Performance (chess) - definition and usage
Performance
Definition
In chess, “performance” most commonly refers to performance rating (often abbreviated as Perf, PR, or TPR), an estimate of the playing strength a player demonstrated over a specific set of games (a tournament, a match, a segment of rounds, or a filter such as “with Black” or “in the Sicilian”). It is derived from the results against the opponents’ ratings and answers the question: “If this event were your entire chess strength, what rating would that imply?”
How It’s Used
- Tournaments: Shown on crosstables as “Perf” or “TPR” to summarize how strongly a player performed relative to opposition.
- Norms: Used to verify title norms; for example, a GM norm requires a performance rating of at least 2600, and an IM norm at least 2450, alongside other conditions.
- Team events: “Board performance” determines best-board prizes and ranking by board.
- Online platforms: Session, opening, color, or time-control “performance” snapshots (e.g., “Your performance with White in the Ruy Lopez this month”).
- Broadcast/Live: Commentators cite “live performance” during events to indicate form against the field.
How Performance Rating Is Calculated (Practical Overview)
Conceptually, your performance rating is the rating at which your expected score against your set of opponents equals your actual score. A widely used practical method is:
- Compute the average rating of your opponents (AOR).
- Let S be your score fraction (points divided by number of games).
- Adjust the AOR by a “D” based on S:
- For 0 < S < 1: D ≈ 400 × log10(S / (1 − S)).
- For S = 0 or S = 1: many lists cap D at −400 or +400 respectively to avoid infinities.
- Performance Rating ≈ AOR + D.
More precise methods solve for the rating Rp that satisfies the Elo expectation equation across all individual opponents (summing expected scores vs. each opponent rating), but the AOR method is standard and quick.
Examples
- Balanced result: You score 4.5/9 (S = 0.5) vs AOR 2150 → D = 0 → Perf = 2150.
- Strong plus score: You score 6/9 (S ≈ 0.667) vs AOR 2150 → D ≈ 400 × log10(2) ≈ +120 → Perf ≈ 2270.
- Hot streak: You score 5/7 (S ≈ 0.714) vs AOR 1800 → D ≈ 400 × log10(2.5) ≈ +159 → Perf ≈ 1959.
- Perfect score (capped): You score 5/5 vs AOR 1700 → D capped at +400 → Perf = 2100.
Historical anecdote: Exceptional events are often described via eye-catching performance numbers. For instance, Fabiano Caruana’s 8.5/10 at the 2014 Sinquefield Cup against an elite field was widely reported as a 3100+ performance—an illustration of how dominant results against very strong opposition inflate TPR.

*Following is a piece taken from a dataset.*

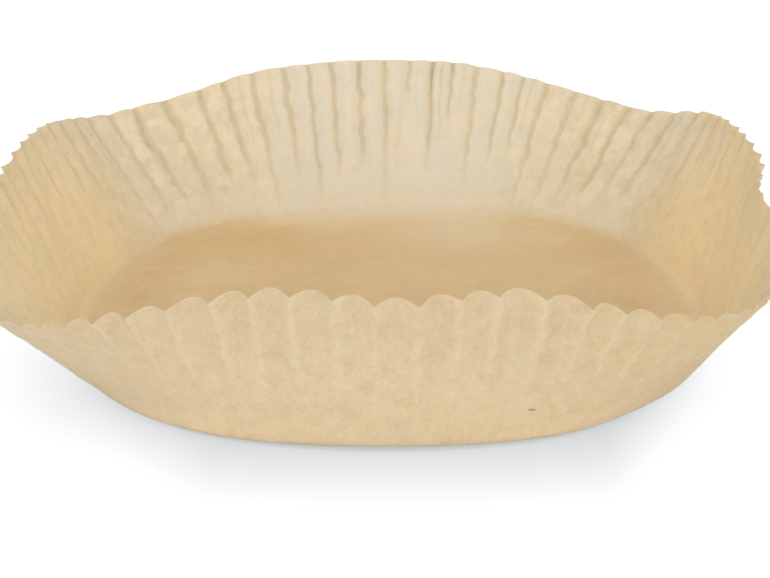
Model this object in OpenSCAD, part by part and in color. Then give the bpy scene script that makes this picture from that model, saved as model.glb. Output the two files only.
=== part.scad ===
// Fluted paper liner bowl: one round sheet of baking paper, pressed to a flat base and a
// flared wall. The wall keeps the whole length of the sheet, so what is spare round the
// rim is taken up by flutes, which are deepest where the wall stands most upright.
// The bowl stands on its base at z = 0, and its front faces -Y. All sizes are in mm.

/* [Base] */
// Diameter of the flat base, measured to the line where base and wall would meet
base_d = 160; // [120:1:200]
// How far the base is drawn out towards its four corners, and in at its four sides
base_square = 1.8; // [0:0.1:4]
// Radius of the bend between base and wall
base_round = 4; // [2:0.5:8]

/* [Wall] */
// Width of the wall, measured up its slope
wall_w = 43; // [28:1:60]
// Lean from upright along the front
front_lean_angle = 11; // [8:1:30]
// Lean from upright along the back
back_lean_angle = 17; // [8:1:30]
// Lean from upright along the left side
left_lean_angle = 23; // [8:1:30]
// Lean from upright along the right side
right_lean_angle = 19; // [8:1:30]
// Lean from upright at the back right corner, where the wall is pulled open
back_right_lean_angle = 52; // [32:1:56]
// Lean from upright at the back left corner
back_left_lean_angle = 50; // [32:1:56]
// Lean from upright at the front left corner
front_left_lean_angle = 48; // [32:1:56]
// Lean from upright at the front right corner
front_right_lean_angle = 41; // [32:1:56]
// Angle round the bowl over which a corner opens, to either side of its middle
corner_reach_angle = 22.5; // [15:0.5:26]
// Further lean at the middle of the front, where the wall sags outwards
front_sag_angle = 5; // [0:1:10]
// Lean that is missing just in front of the right side, where the wall is tucked in
right_tuck_angle = 9; // [0:1:10]
// Angle round the bowl over which the sag or the tuck fades, to either side of its middle
dent_reach_angle = 9; // [6:1:14]

/* [Flutes] */
// Number of flutes round the wall
flutes = 84; // [48:1:96]
// Width of the plain band above the base, where the sheet has no spare length yet
plain_band = 3; // [0:0.5:10]
// Angle by which the flutes at the sides are shifted towards the front
front_crowding_angle = 1.2; // [0:0.1:4]
// Angle by which the flutes are drawn from the middle of the front towards the back
back_crowding_angle = 3.1; // [0:0.1:4]
// Angle by which the flutes are drawn towards the four corners
corner_crowding_angle = 2.7; // [0:0.1:4]
// Share by which a flute's depth strays from its neighbours'
uneven_depth_share = 0.2; // [0:0.05:0.4]
// Angle by which a flute strays from even spacing
uneven_spacing_angle = 0.4; // [0:0.1:0.8]

/* [Paper] */
// Thickness of the sheet
paper_t = 0.08; // [0.05:0.01:0.3]

/* [Detail] */
// Points across each flute
flute_points = 5; // [4:1:8]
// Rows of faces up the wall
wall_rows = 4; // [2:1:8]
// Rows of faces round the bend
bend_rows = 2; // [1:1:4]

/* [Hidden] */
paper_colour = [0.87, 0.78, 0.62];

// Where the four corners and the two dents lie, as angles round the bowl from +X
corner_angles = [52, 131, 219, 317];
corner_lean_angles = [
    back_right_lean_angle, back_left_lean_angle, front_left_lean_angle, front_right_lean_angle
];
front_angle = 270;
tuck_angle = 345;

columns = flutes * flute_points;
rows = bend_rows + wall_rows;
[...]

Strategic and Historical Significance
Performance rating is rooted in the Elo system’s expected score model, introduced by Arpad Elo and adopted by FIDE around 1970. It became a practical way to compare results across different fields of opposition and is embedded in title-norm regulations. Strategically, it helps players and coaches separate true strength indicators (beating strong players) from padded scores (beating only much lower-rated opponents).
Performance vs. Rating Change
- Performance rating is descriptive: it summarizes how strongly you played in a sample.
- Rating change is prescriptive: it depends on K-factors and the difference between your rating and each opponent’s rating, game by game.
- A high TPR doesn’t always yield a huge rating gain if you were already higher-rated than most opponents; conversely, a modest TPR can still net points if your pre-event rating was below your opposition.
Common Pitfalls and Edge Cases
- Small samples: Short events or a streak of decisive results can produce extreme TPRs that don’t generalize.
- All wins or all losses: Exact Elo inversion explodes at S = 1 or S = 0; lists cap at ±400.
- Uneven opposition: A single very high or very low opponent can skew the average; the per-opponent method reduces this effect.
- Unrated opponents: Different organizers/platforms handle unrateds differently (e.g., using provisional estimates); this affects TPR stability.
- Swiss-system drift: In Swiss events, your opponent average often correlates with your current score group, subtly influencing TPR.
Performance and Norms
- GM norm: Typically requires a performance rating of at least 2600 over the norm-eligible games, plus field composition and other FIDE conditions.
- IM norm: Typically requires a performance rating of at least 2450, plus analogous conditions.
- Women’s titles: WGM (2400) and WIM (2250) performance thresholds are common benchmarks, with similar eligibility rules.
Note: Meeting the TPR threshold alone is not enough; opponents must include a required mix of titled players and federations, a minimum number of games, and so on.
Practical Tips
- Chase robust samples: Evaluate performance over at least 7–9 games to reduce variance.
- Mind opponent mix: High scores against lower-rated fields can still produce modest TPRs; seek strong opposition for accurate strength snapshots.
- Use segmenting wisely: Compare your performance by color, opening family, or time control to target study efficiently.